→ Written request: Quote only the lines from the line containing "floor_sheet();" to the line containing "obj.matrix_world = world", with both of those lines included, please, exactly as written.

→ Source data:
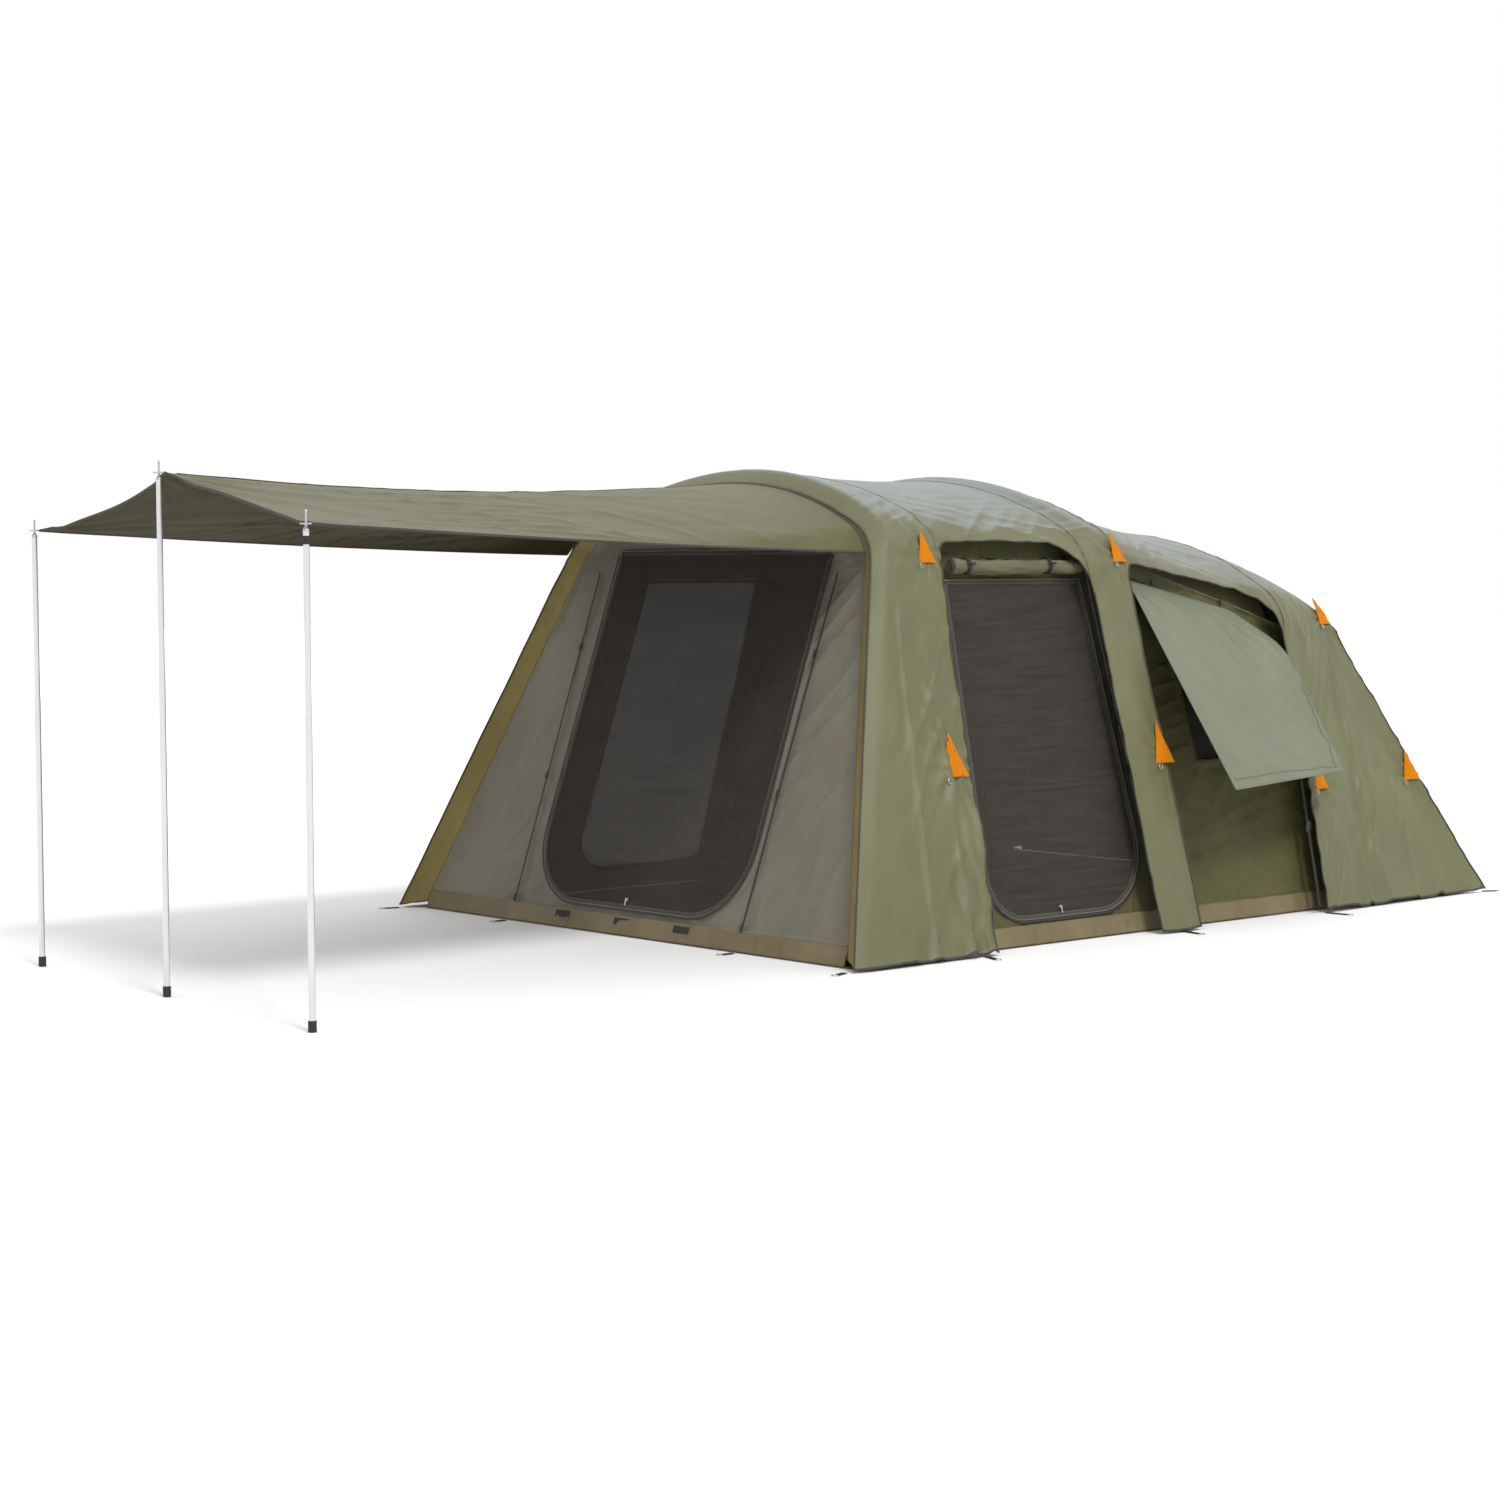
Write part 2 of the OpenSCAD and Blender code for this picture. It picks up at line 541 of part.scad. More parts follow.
// Every tab: the two stations that it lies between, its share of the way, height and scale
tabs = [
    [crest_front, seam_front, 0.75, 1640, 0.75], [crest_front, seam_front, 0.85, 735, 1],
    [crest_middle, seam_middle_b, 0.8, 1640, 0.75], [crest_middle, seam_middle_b, 0.9, 735, 1],
    [crest_rear, edge_rear, 0.45, 1330, 0.75], [seam_rear, crest_rear, 0.12, 560, 0.8],
    [crest_rear, edge_rear, 0.4, 560, 0.8]];
module each_tab() {
    from_front() for (m = [0, 1], t = tabs) mirror([m, 0, 0])
        on_fly(t[0], t[1], t[2], t[3]) scale(t[4]) children();
}
module guy_tabs() { color(orange) each_tab() tab(); }
module guy_rings() { color(metal) each_tab() ring(); }

STRAP_W = 25;
STRAP_T = 2.5;
// Every peg strap: place of its inner end from the front of the floor, direction in degrees, length
straps = [[1560, -75, -70, 70], [1600, 700, -20, 95], [1600, 1960, -10, 110], [1600, 2990, 5, 110],
    [1560, 4290, 60, 70], [800, -8, -90, 55]];
module at_strap(s) { from_front() translate([s[0], s[1], 0]) rotate([0, 0, s[2]]) children(); }
module peg_straps() {
    color(black) for (m = [0, 1]) mirror([m, 0, 0]) for (s = straps)
        at_strap(s) translate([0, -STRAP_W / 2, 0.5]) cube([s[3], STRAP_W, STRAP_T]);
}
module peg_rings() {
    color(metal) for (m = [0, 1]) mirror([m, 0, 0]) for (s = straps)
        at_strap(s) translate([s[3] + 16, 0, 2.5]) rotate_extrude() translate([13, 0]) circle(2.2);
}

// ---------- awning ----------
AWNING_LOW = 1690;      // height where the awning's side hem meets the arch
AWNING_GAP = 25;        // between the arch's front edge and the awning
RIDGE_SAG = 55;
EDGE_DIP = 25;
EDGE_BOW = 55;
EYELET_R = 22;
AWNING_TURN = 3.4;      // how far the front edge is turned in plan
EYE_Y = -awning_reach;
// The front edge: c runs from -1 at the left corner to 1 at the right corner
function front_point(c) = let (u = 4 * abs(c) * (1 - abs(c)))
    [awning_set + c * awning_half_w * cos(AWNING_TURN),
     EYE_Y - c * awning_half_w * sin(AWNING_TURN) + EDGE_BOW * u,
     ridge_h - (ridge_h - corner_h) * abs(c) - EDGE_DIP * u];
function rear_point(c) =
    let (p = edge_front, top = len(p) - 1, q = point_at(p, top - abs(c) * (top - index_at(p, AWNING_LOW))))
    [c < 0 ? -q[0] : q[0], q[1] - AWNING_GAP, q[2]];
function awning_point(c, t) = let (u = 4 * t * (1 - t))
    rear_point(c) + (front_point(c) + [0, EYELET_R + 3, 0] - rear_point(c)) * t
        - [0, 0, RIDGE_SAG * u * (1 - abs(c) * 0.8)];
AWNING_C = [for (i = [-8:8]) i / 8];
module awning_sheet() {
    color(olive) from_front()
        shell([for (t = [6:-1:0]) [for (c = AWNING_C) awning_point(-c, t / 6)]], awning_t);
}
eyes = [front_point(1), front_point(0), front_point(-1)];
module awning_eyelets() {
    color(metal) from_front() for (e = eyes) translate(e - [0, 0, 5]) difference() {
        cylinder(h = 5, r = EYELET_R);
        translate([0, 0, -1]) cylinder(h = 7, r = 7.5);
    }
}
module arch_loops() {
    color(black) from_front() for (c = [-0.9:0.15:0.91]) translate(rear_point(c) + [0, 5, -2])
        rotate([0, 90, 0]) cylinder(h = 12, r = 4, center = true);
}

// ---------- poles ----------
TUBE_PLAY = 0.08;
FOOT_H = 40;
FOOT_T = 6;
TIP_SHOULDER = 30;      // depth of the tip's shoulder below the eyelet
TIP_NECK = 12;          // depth below the eyelet where the spike starts
NECK_UP = 4;            // height of the neck above the eyelet
SPIKE_H = 38;           // length of the spike above the neck
module at_pole(i) { from_front() translate([eyes[i][0], eyes[i][1], 0]) children(); }
function joint_h(i) = eyes[i][2] * joint_share;
module upper_tube(i) {
    color(metal) at_pole(i) translate([0, 0, joint_h(i) - tube_overlap]) difference() {
        cylinder(h = eyes[i][2] - TIP_SHOULDER - joint_h(i) + tube_overlap, r = upper_r);
        translate([0, 0, -1]) cylinder(h = 3000, r = upper_r - tube_wall);
    }
}
module lower_tube(i) {
    color(metal) at_pole(i) difference() {
        translate([0, 0, FOOT_T]) cylinder(h = joint_h(i) - FOOT_T, r = lower_r);
        cylinder(h = 3000, r = upper_r + TUBE_PLAY);
    }
}
module pole_tip(i) {
    h = eyes[i][2];
    color(black) at_pole(i) {
        translate([0, 0, h - TIP_SHOULDER - 40]) cylinder(h = 40, r = upper_r - tube_wall);
        translate([0, 0, h - TIP_SHOULDER]) cylinder(h = 6, r = upper_r + 1);
        translate([0, 0, h - TIP_SHOULDER + 6])
            cylinder(h = TIP_SHOULDER - TIP_NECK - 6, r1 = upper_r + 1, r2 = spike_r + 0.5);
        translate([0, 0, h - TIP_NECK]) cylinder(h = TIP_NECK + NECK_UP, r = spike_r + 0.5);
        translate([0, 0, h + NECK_UP]) cylinder(h = SPIKE_H, r = spike_r);
        translate([0, 0, h + NECK_UP + SPIKE_H]) cylinder(h = 4, r1 = spike_r, r2 = spike_r / 2);
    }
}
module pole_foot(i) {
    color(black) at_pole(i) difference() {
        cylinder(h = FOOT_H, r = lower_r + 3);
        translate([0, 0, FOOT_T]) cylinder(h = FOOT_H, r = lower_r);
    }
}
module upper_tube_right() { upper_tube(0); }
module upper_tube_middle() { upper_tube(1); }
module upper_tube_left() { upper_tube(2); }
module pole_tip_right() { pole_tip(0); }
module pole_tip_middle() { pole_tip(1); }
module pole_tip_left() { pole_tip(2); }
module lower_tube_right() { lower_tube(0); }
module lower_tube_middle() { lower_tube(1); }
module lower_tube_left() { lower_tube(2); }
module pole_foot_right() { pole_foot(0); }
module pole_foot_middle() { pole_foot(1); }
module pole_foot_left() { pole_foot(2); }
// Hook-and-loop strap round the top of the right-hand pole
module awning_straps() {
    color(black) at_pole(0) translate([0, 0, corner_h - 75]) difference() {
        cylinder(h = 30, r = upper_r + 3);
        translate([0, 0, -1]) cylinder(h = 32, r = upper_r);
    }
}

floor_sheet();
floor_skirt();
front_wall();
rear_wall();
door_wall_right();
door_wall_left();
window_wall_right();
window_wall_left();
fly_front();
fly_middle();
fly_rear();
roof_front();
roof_rear();
beam_front();
beam_middle();
beam_rear();
valve_bodies();
valve_cap_front();
valve_cap_middle();
valve_cap_rear();
front_zip();
side_zip_right();
side_zip_left();
rolled_door_front();
rolled_door_right();
rolled_door_left();
roll_ties();
window_mesh_right();
window_mesh_left();
zip_toggles();
hook_patches();
guy_tabs();
guy_rings();
peg_straps();
peg_rings();
arch_loops();
awning_sheet();
awning_eyelets();
awning_straps();
upper_tube_right();
upper_tube_middle();
upper_tube_left();
pole_tip_right();
pole_tip_middle();
pole_tip_left();
lower_tube_right();
lower_tube_middle();
lower_tube_left();
pole_foot_right();
pole_foot_middle();
pole_foot_left();
mesh_door_front();
mesh_door_right();
mesh_door_left();
zip_slider_front();
zip_slider_right();
zip_slider_left();
window_flap_right();
window_flap_left();
rear_cover();
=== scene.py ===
# %% [markdown]
# An inflatable tent with three air-filled arches and an awning held up on three poles.
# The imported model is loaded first. Its tubes, rings, zips and pole parts are good as they are and
# only get finishes. All the cloth is made again here as thin closed shells worked out on grids,
# because cloth shows its folds, its hems and its pull lines, which a plain solid doesn't.

# %% Load the frame
import math

import bpy
import numpy as np
from mathutils import Matrix


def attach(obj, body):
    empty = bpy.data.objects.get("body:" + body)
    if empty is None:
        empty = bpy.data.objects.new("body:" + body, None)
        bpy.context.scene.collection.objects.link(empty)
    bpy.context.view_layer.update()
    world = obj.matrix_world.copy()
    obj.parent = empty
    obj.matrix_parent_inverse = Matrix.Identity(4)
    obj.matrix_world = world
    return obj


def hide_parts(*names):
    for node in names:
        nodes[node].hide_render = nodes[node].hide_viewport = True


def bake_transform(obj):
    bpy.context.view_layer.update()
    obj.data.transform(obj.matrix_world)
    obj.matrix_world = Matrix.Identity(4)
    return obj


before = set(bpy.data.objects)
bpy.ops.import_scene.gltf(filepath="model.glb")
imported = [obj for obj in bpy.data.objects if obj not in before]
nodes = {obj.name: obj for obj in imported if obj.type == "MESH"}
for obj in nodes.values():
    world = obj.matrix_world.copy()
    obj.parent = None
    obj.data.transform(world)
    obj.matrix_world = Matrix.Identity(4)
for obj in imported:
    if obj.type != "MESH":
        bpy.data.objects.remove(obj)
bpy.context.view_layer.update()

# %% [markdown]
# The camera stands at eye height, off the front right corner, with a long lens. The lamps are one
# wide soft sun and a white sky, and the floor is pale, so that the cloth's own colours show.

# %% Camera, lamps and floor
CAMERA_AT = np.array([10.158, -10.315, 1.637])
CAMERA_YAW = math.radians(-48.57)
CAMERA_PITCH = math.radians(-3.58)
CAMERA_ROLL = math.radians(-0.196)
LENS_MM = 71.07


def camera_axes(yaw, pitch, roll):
    """Right, up and forward of a camera that looks along +Y at yaw 0, turned right by yaw, raised by
    pitch and rolled about its own line of sight."""
    level = math.cos(pitch)
    forward = np.array([math.sin(yaw) * level, math.cos(yaw) * level, math.sin(pitch)])
    right = np.array([math.cos(yaw), -math.sin(yaw), 0.0])
    up = np.cross(right, forward)
    c, s = math.cos(roll), math.sin(roll)
    return right * c + up * s, up * c - right * s, forward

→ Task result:
floor_sheet();
floor_skirt();
front_wall();
rear_wall();
door_wall_right();
door_wall_left();
window_wall_right();
window_wall_left();
fly_front();
fly_middle();
fly_rear();
roof_front();
roof_rear();
beam_front();
beam_middle();
beam_rear();
valve_bodies();
valve_cap_front();
valve_cap_middle();
valve_cap_rear();
front_zip();
side_zip_right();
side_zip_left();
rolled_door_front();
rolled_door_right();
rolled_door_left();
roll_ties();
window_mesh_right();
window_mesh_left();
zip_toggles();
hook_patches();
guy_tabs();
guy_rings();
peg_straps();
peg_rings();
arch_loops();
awning_sheet();
awning_eyelets();
awning_straps();
upper_tube_right();
upper_tube_middle();
upper_tube_left();
pole_tip_right();
pole_tip_middle();
pole_tip_left();
lower_tube_right();
lower_tube_middle();
lower_tube_left();
pole_foot_right();
pole_foot_middle();
pole_foot_left();
mesh_door_front();
mesh_door_right();
mesh_door_left();
zip_slider_front();
zip_slider_right();
zip_slider_left();
window_flap_right();
window_flap_left();
rear_cover();
=== scene.py ===
# %% [markdown]
# An inflatable tent with three air-filled arches and an awning held up on three poles.
# The imported model is loaded first. Its tubes, rings, zips and pole parts are good as they are and
# only get finishes. All the cloth is made again here as thin closed shells worked out on grids,
# because cloth shows its folds, its hems and its pull lines, which a plain solid doesn't.

# %% Load the frame
import math

import bpy
import numpy as np
from mathutils import Matrix


def attach(obj, body):
    empty = bpy.data.objects.get("body:" + body)
    if empty is None:
        empty = bpy.data.objects.new("body:" + body, None)
        bpy.context.scene.collection.objects.link(empty)
    bpy.context.view_layer.update()
    world = obj.matrix_world.copy()
    obj.parent = empty
    obj.matrix_parent_inverse = Matrix.Identity(4)
    obj.matrix_world = world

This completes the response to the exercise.